Pre-teens resembling rejects from the Insane Clown Posse came up to the display and shouted,

“Hey! Gimme some candy!”

Sitting next to the candy cauldron, I turned to the terse carnies and clarified,

“Excuse me? What did you just say?”

“You heard me. Gimme some candy man!”

I was having some trouble wrapping my brain around the brazenness of the young mans demand. I pushed him for a more appropriate request,

“I would argue that you've known what to say in this situation since you were old enough to form full sentences. You make the proper request, and I'll give you some candy. That's the way it works.”

The punk shifted his weight, obviously annoyed. He finally muttered those three key words, and I graced him with a packet of sweet tarts and a sucker. As he swaggered down the driveway, I contemplated chucking a jawbreaker at the upstarts head. Maybe the candy would live up to its name. I restrained myself.

A little later, A man bedecked in a white dress shirt, tall socks and a kilt came by with his son who, in a miniature ninja suit, could not have been over two years old. They stopped at the bottom of the driveway and the dad gave his son a nudge toward the house. The karate kid took one look at the labyrinth of horror that lay between him and the candy at the top of the hill and became petrified. At first, he simply turned and began to move on to the next house. When his father insisted he make this trek, alone, he began a more adamant denial. As he begged his dad to let him pass this house by, the father finally proposed a compromise – they would go up together. The virile Scotsman took his sons hand and began the ascent. But the son was not interested, even with his father at his side. He dug his heels into the driveway and began wailing his disapproval. That is when I grabbed some candy and started down the driveway. My intent was to give this poor child the candy he deserved after all the trepidation he was experiencing. As I approached, his face turned from discomfort to sheer terror. Realizing my misstep, I quickly removed my mask and crouched down to assure him that there was nothing for him to fear. I gave him the chocolate peace offering and bid the nervous ninja farewell.

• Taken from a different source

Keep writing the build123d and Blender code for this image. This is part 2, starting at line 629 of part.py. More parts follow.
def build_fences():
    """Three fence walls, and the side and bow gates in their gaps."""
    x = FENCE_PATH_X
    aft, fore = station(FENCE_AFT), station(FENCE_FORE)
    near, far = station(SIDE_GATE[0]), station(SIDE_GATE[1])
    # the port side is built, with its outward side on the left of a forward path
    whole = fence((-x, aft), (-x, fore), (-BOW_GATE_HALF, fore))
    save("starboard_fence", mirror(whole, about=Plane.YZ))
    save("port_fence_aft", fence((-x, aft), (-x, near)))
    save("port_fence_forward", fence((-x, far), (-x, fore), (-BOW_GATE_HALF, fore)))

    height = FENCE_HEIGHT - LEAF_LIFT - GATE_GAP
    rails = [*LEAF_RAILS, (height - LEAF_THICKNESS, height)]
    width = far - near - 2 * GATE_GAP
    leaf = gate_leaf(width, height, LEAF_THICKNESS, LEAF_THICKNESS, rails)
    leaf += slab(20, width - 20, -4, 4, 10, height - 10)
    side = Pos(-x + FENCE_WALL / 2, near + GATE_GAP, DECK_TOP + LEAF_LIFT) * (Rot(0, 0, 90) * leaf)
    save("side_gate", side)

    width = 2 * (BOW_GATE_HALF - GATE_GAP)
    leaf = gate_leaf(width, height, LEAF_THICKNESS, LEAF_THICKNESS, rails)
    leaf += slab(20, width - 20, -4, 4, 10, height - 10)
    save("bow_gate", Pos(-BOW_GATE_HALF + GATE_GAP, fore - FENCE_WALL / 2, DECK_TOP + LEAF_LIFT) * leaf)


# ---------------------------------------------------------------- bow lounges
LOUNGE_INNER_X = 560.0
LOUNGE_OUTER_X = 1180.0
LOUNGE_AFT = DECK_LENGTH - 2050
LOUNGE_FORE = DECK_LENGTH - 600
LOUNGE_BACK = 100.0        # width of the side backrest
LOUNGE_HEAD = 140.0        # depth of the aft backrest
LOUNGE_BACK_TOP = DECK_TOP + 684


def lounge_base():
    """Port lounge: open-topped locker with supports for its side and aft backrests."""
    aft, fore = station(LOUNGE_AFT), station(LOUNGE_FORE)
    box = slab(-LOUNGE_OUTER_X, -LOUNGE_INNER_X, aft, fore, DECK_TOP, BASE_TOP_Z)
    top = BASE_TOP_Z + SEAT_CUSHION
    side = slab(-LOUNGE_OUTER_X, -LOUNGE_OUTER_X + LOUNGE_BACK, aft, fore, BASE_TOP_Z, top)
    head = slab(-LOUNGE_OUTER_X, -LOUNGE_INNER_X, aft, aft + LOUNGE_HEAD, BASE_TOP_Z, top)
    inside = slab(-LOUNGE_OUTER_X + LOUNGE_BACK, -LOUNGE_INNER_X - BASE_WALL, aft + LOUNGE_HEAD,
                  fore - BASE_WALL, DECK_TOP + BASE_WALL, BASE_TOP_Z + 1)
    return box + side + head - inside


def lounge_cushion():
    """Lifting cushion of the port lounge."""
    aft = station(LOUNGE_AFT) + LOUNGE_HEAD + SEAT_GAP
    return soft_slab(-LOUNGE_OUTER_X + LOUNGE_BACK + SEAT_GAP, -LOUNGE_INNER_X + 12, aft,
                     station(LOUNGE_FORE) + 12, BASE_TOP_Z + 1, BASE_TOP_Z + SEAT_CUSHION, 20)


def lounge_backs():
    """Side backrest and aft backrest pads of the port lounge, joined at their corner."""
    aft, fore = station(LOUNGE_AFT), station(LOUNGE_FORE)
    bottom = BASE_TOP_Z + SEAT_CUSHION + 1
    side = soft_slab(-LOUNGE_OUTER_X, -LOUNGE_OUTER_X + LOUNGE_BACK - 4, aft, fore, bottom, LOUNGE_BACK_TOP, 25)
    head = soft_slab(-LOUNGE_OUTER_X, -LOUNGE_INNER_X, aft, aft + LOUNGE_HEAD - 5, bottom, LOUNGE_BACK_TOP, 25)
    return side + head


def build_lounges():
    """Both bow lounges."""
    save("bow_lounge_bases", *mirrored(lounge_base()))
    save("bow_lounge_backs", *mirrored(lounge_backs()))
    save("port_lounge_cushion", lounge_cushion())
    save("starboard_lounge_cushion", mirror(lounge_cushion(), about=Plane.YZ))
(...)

A while later, a mother and her daughter came by. The girl was dressed as a nondescript witch, and the woman was masquerading as a worn out mother. This child was probably around eight years old, and at the sight of the butcher shop, she was very nervous. When Freddie stepped out of the shadows, she jumped and clung to her mothers leg. But she successfully reached the candy cauldron, treated, and began her way back down the driveway. She was still uneasy as she navigated the frights, but when her mother commented on the scariness of the house, the little girl just turned to her mother and reassured her,

“It's not REAL, Mom!”

After the trick-or-treating was over, we all went inside for an amazing smorgasbord of chili, cornbread, pumpkin seeds, popcorn, and cake. The inside of the house was almost as meticulously decorated as the front yard. Garlands, little Halloween cityscapes, candles, and rubber bats. In the corner was an old witch in a rocking chair which, if you got too close, would start rocking on its own. The witch would cackle, her eyes would glow, and finally her head would lift up from her shoulders. One of our friends' brothers was at the party with his two eighteen month old twins. These two children were incredibly inquisitive, unafraid to talk to any of the other party goers, and as rambunctious as can be. Toward the end of the night, the father decided he should get a picture of the two children on the lap of the hideous animatronic witch. As he sat the little boy on her lap, the child began wailing and squirming for his life. He gave up on his son and attempted to get the little girl into the witches maws. Same result. They quickly retired the photo opportunity and released the children back into the fray of the other kids. Watching this exchange left me with some thoughts.

Are we afraid of goblins and ghouls from inception? Is there something inherently scary about the mask that Michael Myers wears, or the Freddie Krueger ensemble? Why were the twins so afraid of the witch? At less than two years of age, had they been exposed to enough to identify a witch, let alone correlate one with fear? When does a child learn to step back and separate the fiction from the fact, and say,

“It's not REAL, Mom!”

And when is it fair to expect your child to strike out on their own and face their fears? When can we expect a healthy amount of rationale to guide us through life? I would argue that it never fully works for some, afraid to face any amount of uncertainty or risk. And for others, the fear reaction is still dormant, causing uninhibited carousing and risk taking, almost to a fault. I think that the majority of us fall somewhere in between. Hopefully we can help guide the next generations through the labyrinths of their own fears, shaping them into cautious, yet bold individuals.